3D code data
___
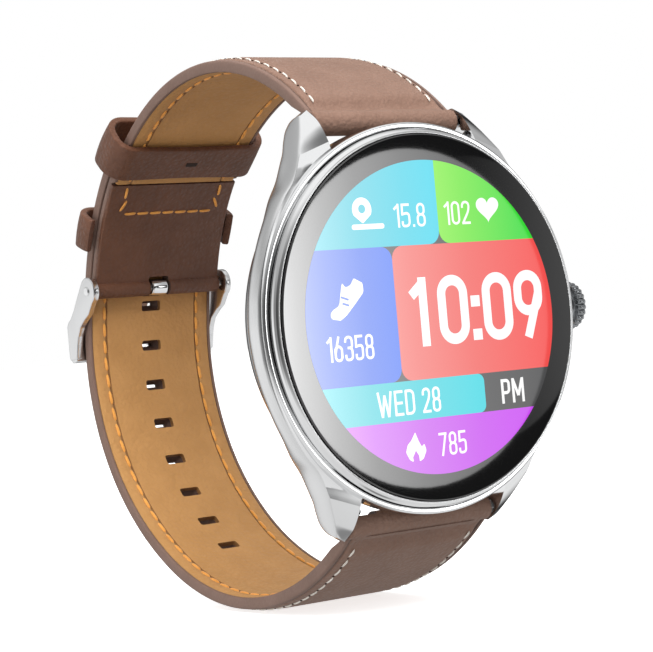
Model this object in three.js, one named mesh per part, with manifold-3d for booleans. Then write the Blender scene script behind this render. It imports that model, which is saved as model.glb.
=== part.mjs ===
// Round smartwatch on a closed leather strap, in millimetres.
// +Z points to 12 o'clock, the dial faces -Y and the crown is on the +X side.
// The origin is the middle of the wrist space inside the strap's loop.
// Inside the watch group, y is the depth behind the front of the cover glass.
import * as THREE from 'three';
import { mergeVertices } from 'three/addons/utils/BufferGeometryUtils.js';
import Module from 'manifold-3d';

// ---- driving dimensions ----
const WRIST_DEPTH = 35.5;
const ROUND = 60;
const SMALL_ROUND = 20;

const GLASS_RADIUS = 21.15;
const GLASS_CHAMFER = 0.2;
const GLASS_THICKNESS = 1.1;
const DISPLAY_RADIUS = 18.7;
const BEZEL_INNER = 21.35;
const BEZEL_OUTER = 22.0;
const CASE_FRONT = 1.7;
const CASE_BACK = 8.6;
const BARREL_RADIUS = 22.75;
const BARREL_BACK_RADIUS = 21.3;
const BARREL_TAPERED_RADIUS = 20.6;
const BARREL_STEP = 4.4;
const CAVITY_RADIUS = 20.2;
const RAIL_RADIUS = 23.3;
const LUG_INNER_X = 10.8;
const LUG_TIP_Z = 24.9;
const BACK_FACE = 9.7;
const WINDOW_RADIUS = 11;
const WINDOW_FACE = 10.9;
const SCREW_CIRCLE = 18.5;
const SCREW_ANGLES = [45, 135, 225, 315];

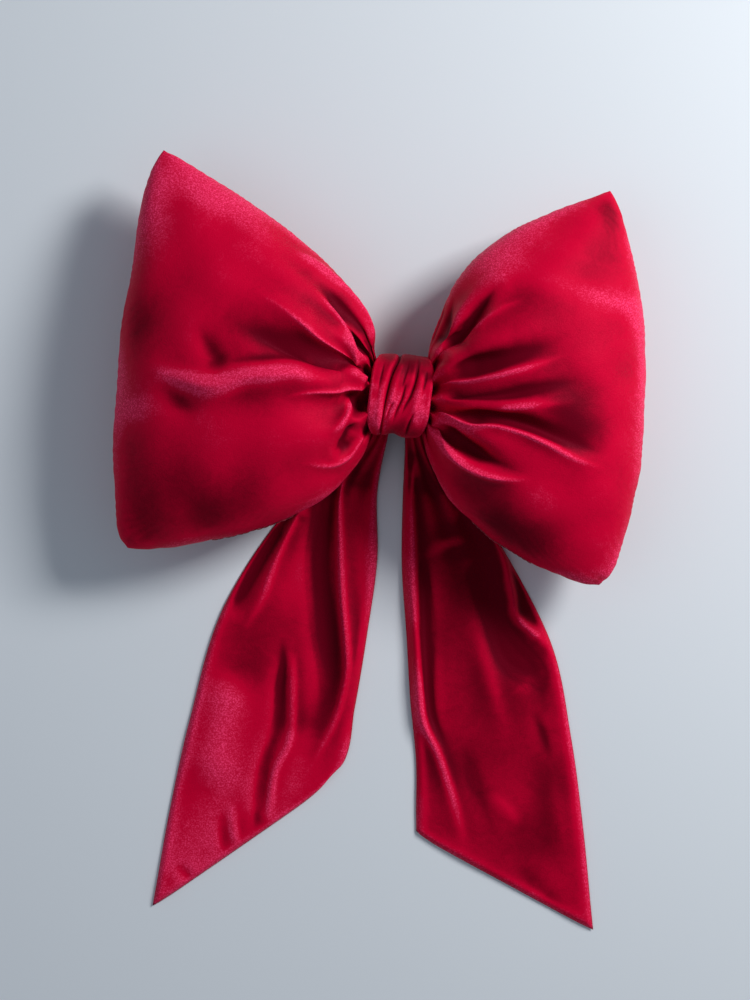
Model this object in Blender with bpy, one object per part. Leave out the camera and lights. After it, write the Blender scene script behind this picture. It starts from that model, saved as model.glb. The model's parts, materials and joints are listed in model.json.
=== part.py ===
"""A pre-made gift bow of stuffed velvet, lying face up on the floor Z = 0.

X runs across the bow, Y towards its top, and Z out of its front. Two stuffed loops
fold forward at the ends of a knot band. Two flat tails of doubled velvet are sewn
behind the knot: each swings at its gathered head, and its lower part lifts at the
line where the tail comes out from under the loops.

Everything is drawn with the knot's centre at X = Y = 0. The last step moves the bow
so that the origin is the centre of its outline on the floor. All sizes are in metres.
"""
import math

import bpy
import numpy as np

# ---- Cloth, thread and the clearance between touching pieces
CLOTH = 0.0016                  # one layer of a loop's velvet
TAIL_CLOTH = 0.0014             # one layer of a tail's velvet
GAP = 0.0003                    # between pieces that touch
THREAD_RADIUS = 0.0005

# ---- Knot band: a ruched tube of velvet around the gathered waist
BAND_WIDTH = 0.041              # along X
BAND_HEIGHT = 0.054             # along Y
BAND_DEPTH = 0.044              # along Z
BAND_WALL = 0.0030
BAND_FLAT = 0.0008              # how far the band's back is pressed flat
BAND_ROUNDNESS = 2.6            # exponent of the band's section, 2 is an ellipse

# ---- Waist: the pleated middle of the case inside the band
WAIST_PLEATS = 18
PLEAT_DEPTH = 0.0006
GROOVE_WIDTH = 0.008            # where the gathering thread pulls the pleats in
GROOVE_DEPTH = 0.0024
THREAD_TURNS = 3

# ---- Loops: two stuffed cushions, measured outwards from the knot's centre
SEAM_HEIGHT = 0.042             # the seam between front and back panel, and the knot's axis
NECK_CLEARANCE = 0.0035         # room between the gathered neck and the inside of the band
NECK_FRONT = 0.010              # the neck's stuffing in front of the seam
NECK_BACK = 0.012               # and behind it
FRONT_BELLY = 0.048             # the stuffing in front of the seam at the middle
BACK_BELLY = 0.052              # and behind it, before the floor presses it flat
FULL_AT = 0.55                  # share of the loop's length where it is fullest
LOOPS = {
    "left": {"side": -1, "reach": 0.180, "top_corner": (0.162, 0.146),
             "bottom_corner": (0.168, 0.112), "hem_rise": 0.022},
    "right": {"side": 1, "reach": 0.158, "top_corner": (0.124, 0.140),
              "bottom_corner": (0.139, 0.115), "hem_rise": 0.020},
}
CLOSING_STITCHES = 5            # ladder stitches that close the stuffing gap

# ---- Tails: (out, down) points of each edge, from the knot's centre
TAIL_HEAD_TOP = 0.0105          # the sewn head begins this far below the knot's centre
TAIL_PIVOT_DOWN = 0.017         # the stitched point on which a tail swings
TAIL_HEAD_INNER = 0.004
TAIL_HEAD_OUTER = 0.020
TAIL_HEAD_CLOTH = 0.0038        # one pleated layer at the head
HEAD_CLEARANCE = 0.0026         # room for the stitches between the head and the band's back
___
Locate the lines above that contain "scene" and copy them.

- **Exercise solution**
Model this object in three.js, one named mesh per part, with manifold-3d for booleans. Then write the Blender scene script behind this render. It imports that model, which is saved as model.glb.
Model this object in Blender with bpy, one object per part. Leave out the camera and lights. After it, write the Blender scene script behind this picture. It starts from that model, saved as model.glb. The model's parts, materials and joints are listed in model.json.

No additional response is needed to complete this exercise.